たとえば、IC 2020 車両のリニューアル プロジェクトの要件に変更が発生した場合、どれくらいのスタッフを増やす必要があるか、残業代の支払いでそれに対応できるか、プロジェクトに遅延が発生するかなどのシナリオのシミュレーションが必要です。
「Anaplan は非常に使いやすいシステムであるため、我々は伝言ゲームをすることなく、変化に対応できています」と Odermatt 氏は言います。
現在、6 年間の中期計画は完全に統合され、リアルタイムで策定されています。同時に、Anaplan を他の事業部門に導入するための基盤も整備されています。現在、統合は中間的な段階にあるもののプロセスは継続的に最適化されていると、SBB 社旅客輸送財務部門のサービス センター コントロール チーム リーダー、Marcel Kummer 氏は語りました。将来的には、30 年間に及ぶ長期財務計画を統合する予定です。
目標の達成にはまだいくつかの道のりが残っていますが、Kummer 氏は多くの成果を挙げたと語ります。
「現在、約 100 名の計画担当者が Anaplan を使用しており、彼らは Anaplan に満足しています。Anaplan の導入前は、連結業務に 4 人で 4 時間程かかっていました。
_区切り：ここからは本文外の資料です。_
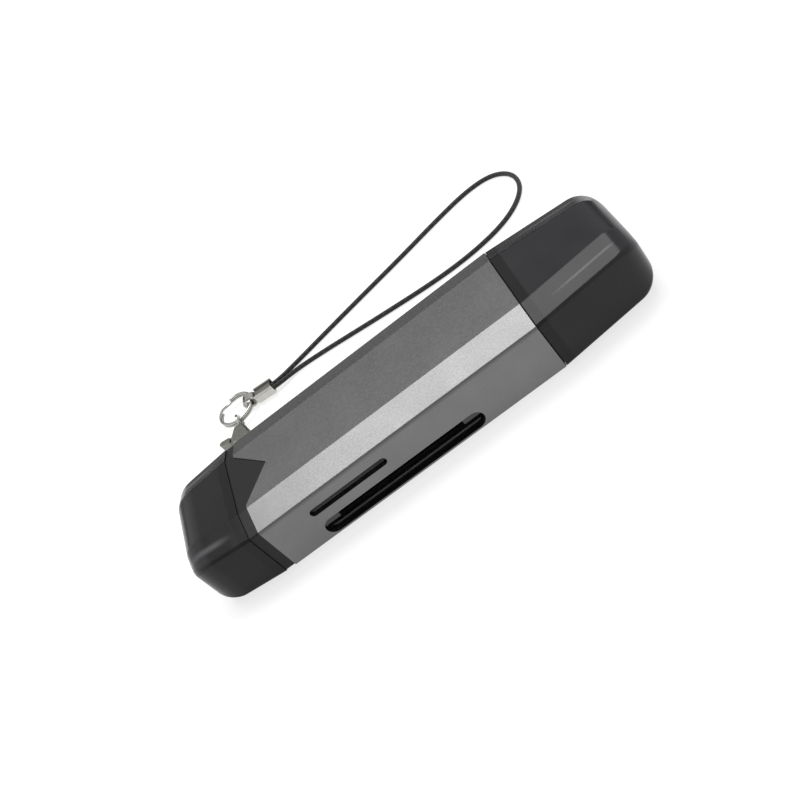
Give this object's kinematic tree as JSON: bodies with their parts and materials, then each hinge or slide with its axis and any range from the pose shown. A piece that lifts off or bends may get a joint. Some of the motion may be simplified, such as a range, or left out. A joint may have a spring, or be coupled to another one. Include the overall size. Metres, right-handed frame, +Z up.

今では、その時間は大幅に短縮され、より効率的なものになりました」
投資計画プロセスは 6 週間短縮されましたが、質的な改善は量的な改善よりも大きいものになっています。
「Anaplan がもたらした改善によって、我々は計画に関する議論の中で、適切な問題提起を行えるようになりました。『どの数値が正しいのか』という質問ではなく、『どこでリソースを必要としており、どのように対応すべきか』というような、経営陣が行うべき、より本質的な議論が行えるようになりました」と Kummer 氏は述べています。透明性の高い、リアルタイムの計画業務に満足新しいソリューションによって、SBB 社における経営企画の質は大幅に改善されました。
「Anaplan を導入したことで、精度は高まり、数値は監査可能になりました」と Ehret 氏は述べます。
エラーが発生しやすい、手動のプロセスは過去のものとなり、各事業部門は互いにコミュニケーションをとり、ボタンを押すだけで集計やシミュレーションを行うことができます。
「Anaplan が提供するこのようなオプションで、我々は計画業務を事前にコントロールできるようになりました」と Odermatt 氏は語ります。
これにより、SBB 社の全体的な戦略の妥当性が改善されました。
「現在我々は、財務的および人的リソースの不足を早い段階で把握し、修正措置を実行できています。運転手なしでは、列車は目的地に辿り着くことはてきません」という言葉が示すように、Ehret 氏と SBB 社の経営陣はまさに運転手といえます。
SBB 社がこれから 30 年後に目的地に辿り着くように、計画に沿ってビジネスが進むよう尽力しています。